Originally created 05/15/98

Windows 98 delay could send computer makers scrambling

NEW YORK -- Hewlett-Packard Co. technicians had planned to work this weekend to test the new Microsoft computer software they expected to receive on Friday.

But with Microsoft Corp. delaying shipment of its Windows 98 program to Monday, the staff at Hewlett-Packard instead may have to work overtime next week to get tests and production for the computer operating system back on schedule, an industry source said Thursday.

Hewlett-Packard isn't the only computer maker that will have to scramble to make up for lost time because of Microsoft's three-day delay in its shipments to manufacturers.

Moreover, manufacturers could have problems delivering Windows 98 computers to retailers on June 25, as scheduled, if a delay drags on for more than a week, industry analysts said.

The concern was triggered by Microsoft's announcement Thursday that it would delay shipping the upgrade of its popular Windows software so negotiations with the government can continue. The move is part of Microsoft's last-minute effort to avert antitrust lawsuits by the Justice Department and 20 states.

Major computer makers said the three-day delay is too brief to push back their plans to start selling Windows 98 machines to consumers on June 25. They need the six weeks to test the software and prepare factories for downloading it onto the new PCs. Indeed, companies already have extensively tested earlier versions of Windows 98.

"I would say Monday we're still OK, but as it starts pushing out later than that the pressure becomes greater," said Anne McGrath, a spokeswoman for Palo Alto, Calif.-based Hewlett-Packard.

If problems are found in the software, the PC maker may need to send back part of the software code to Microsoft and other vendors to fix.

Spokespeople for Dell, IBM and Compaq said they expect to make the June 25 public release. Analysts said Dell and Gateway, another PC maker, may have fewer problems because they sell their machines directly to customers and are used to changing their factory processes to custom-build machines.

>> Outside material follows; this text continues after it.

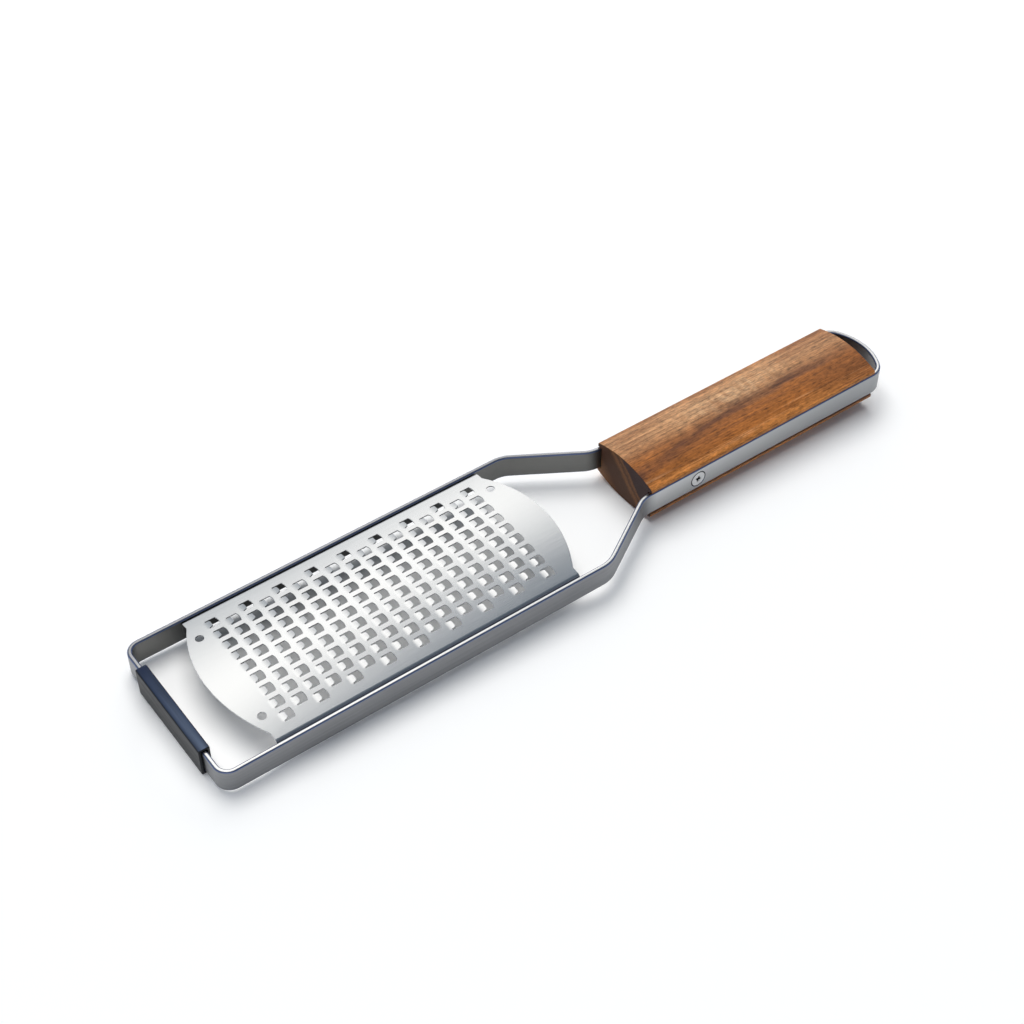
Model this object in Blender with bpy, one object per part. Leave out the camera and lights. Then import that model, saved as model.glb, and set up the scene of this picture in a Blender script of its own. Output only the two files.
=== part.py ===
"""Paddle hand grater with a wooden handle, built as its real pieces.

One stainless strip, bent on edge into a closed ring, is the frame: front bar, two sides,
two shoulders, the straps along the handle and the hanging loop. An arched sheet of raised
teeth is welded between the sides, a wooden block fills the straps, two countersunk screws
and a sleeve nut hold it, and a rubber sleeve covers the front bar as a foot.

Metres, +Z up. The foot points to -X and the loop to +X. Each piece is drawn from the outer
face of the front bar (x = 0) and the middle of the strip's height (z = 0). The empty that
carries them puts the origin under the middle of the whole tool.
"""

import math

import bmesh
import bpy
from mathutils import Vector
from mathutils.geometry import delaunay_2d_cdt

# Fits and faceting, shared by all pieces
CLEARANCE = 0.0003
CUT_OVERRUN = 0.001
MERGE_DISTANCE = 0.000001
FACET_TOLERANCE = 0.00003
ROUND_SEGMENTS = 24

# Frame: one strip on edge
FRAME_WIDTH = 0.075
STRIP_HEIGHT = 0.0108
STRIP_THICKNESS = 0.002
STRIP_EDGE_CHAMFER = 0.0003
FRONT_CORNER_RADIUS = 0.0062
SIDE_RUN_OUT = 0.010
SHOULDER_ANGLE = math.radians(31.5)
SHOULDER_RADIUS = 0.015
WAIST_RADIUS = 0.012
GRIP_WIDTH = 0.0353
LOOP_REACH = 0.0109
LOOP_RADIUS = 0.026
LOOP_CORNER_RADIUS = 0.009

# Grating blade: an arched sheet with flanges and staggered teeth
BLADE_SETBACK = 0.0157
BLADE_THICKNESS = 0.0005
BLADE_END_BULGE = 0.0085
BLADE_EAR_WIDTH = 0.0045
BLADE_CROWN_ABOVE_STRIP = 0.0024
BLADE_CROWN_RISE = 0.0027
FLANGE_BEND_RADIUS = 0.0018
FLANGE_DEPTH = 0.0045
BLADE_HOLE_DIAMETER = 0.0035
BLADE_HOLE_INSET = 0.0098
BLADE_HOLE_SPACING = 0.0456

# Teeth: a window with a rounded far edge, and a raised tongue cut free by two slits
TOOTH_COLUMNS = 17
TOOTH_ROWS = 9
COLUMN_PITCH = 0.00739
PATTERN_END_MARGIN = 0.0071
PATTERN_SIDE_MARGIN = 0.00434
WINDOW_LENGTH = 0.0048
WINDOW_WIDTH = 0.0046
WINDOW_BULGE = 0.0005
WINDOW_ARC_STEPS = 3
SLIT_WIDTH = 0.0005
TONGUE_LENGTH = 0.0017
TONGUE_TIP_WIDTH = 0.0034
TONGUE_TIP_CHAMFER = 0.0008
TONGUE_LIFT = 0.00035

# Handle: one wooden block, crowned above and below, with a groove for each strap
HANDLE_LENGTH = 0.1242
HANDLE_LIP = 0.0021
HANDLE_CROWN = 0.0034
HANDLE_EDGE_RADIUS = 0.0009

# Fastening: two countersunk screws in one sleeve nut
SCREW_INSET = 0.0252
SCREW_HEAD_DIAMETER = 0.0072
SCREW_DIAMETER = 0.004
SCREW_LENGTH = 0.013
SCREW_TIP_CHAMFER = 0.0004
RECESS_SPAN = 0.003
RECESS_SLOT = 0.0008
RECESS_DEPTH = 0.0012
NUT_WALL = 0.0011

# Foot: a rubber sleeve round the front bar
FOOT_LENGTH = 0.047
FOOT_WALL = 0.0011
FOOT_EDGE_RADIUS = 0.0007

# Sizes that follow
half_frame = FRAME_WIDTH / 2
half_grip = GRIP_WIDTH / 2
half_strip = STRIP_HEIGHT / 2
half_chord = half_frame - STRIP_THICKNESS

pattern_length = (TOOTH_COLUMNS - 1) * COLUMN_PITCH + WINDOW_LENGTH
blade_tip = BLADE_SETBACK
blade_front = blade_tip + BLADE_END_BULGE
blade_rear = blade_front + 2 * PATTERN_END_MARGIN + pattern_length
blade_half_width = half_chord - CLEARANCE
ear_start = blade_half_width - BLADE_EAR_WIDTH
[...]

Still, "Anything that's more than a week is going to have an impact" for some big PC makers, said Dave Tremblay, an industry analyst with ZD Market Intelligence, a San Diego-based high-tech research firm.

While consumers haven't been holding their breath for Windows 98 -- considered a relatively minor update to the Windows program -- missing the date could cause headaches for PC makers.

Computer makers are anxiously eyeing June 25 because they don't want their Windows 98 machines to get into retail stores behind rivals' computers, losing sales to competitors.

Major computer-store chains say they've planned millions of dollars of advertising to push the new software, which analysts expect to give a slight lift to computer sales.

The Justice Department and the states had planned to file antitrust lawsuits Thursday in U.S. District Court in Washington, D.C., contending that Microsoft has wielded its monopoly status to illegally crimp competition, especially in the market for Internet browsers, the software that people use to view information on the World Wide Web.

Microsoft has not said what concessions it is offering government officials in exchange for an agreement against filing antitrust action.

But Microsoft's delay of only three days led some industry experts to believe that the company is offering to remove its Internet browser icon from view on the Windows 98 desktop screen.

That change could be done simply within that short time, said Tim Bajarin, president of Creative Strategies Research International, a San Jose, Calif.-based high-tech consulting firm.

Any more drastic change, such as removing computer code from its operating software, would take far longer, he said. Microsoft has insisted that it has not begun to alter its operating system in preparation for concessions to the government.

Microsoft could offer other concessions as well, but these would involve modifications to business contracts and not to the Windows technology. One possible change, for example, would enable rivals to more easily get their software and services featured in the Windows operating system.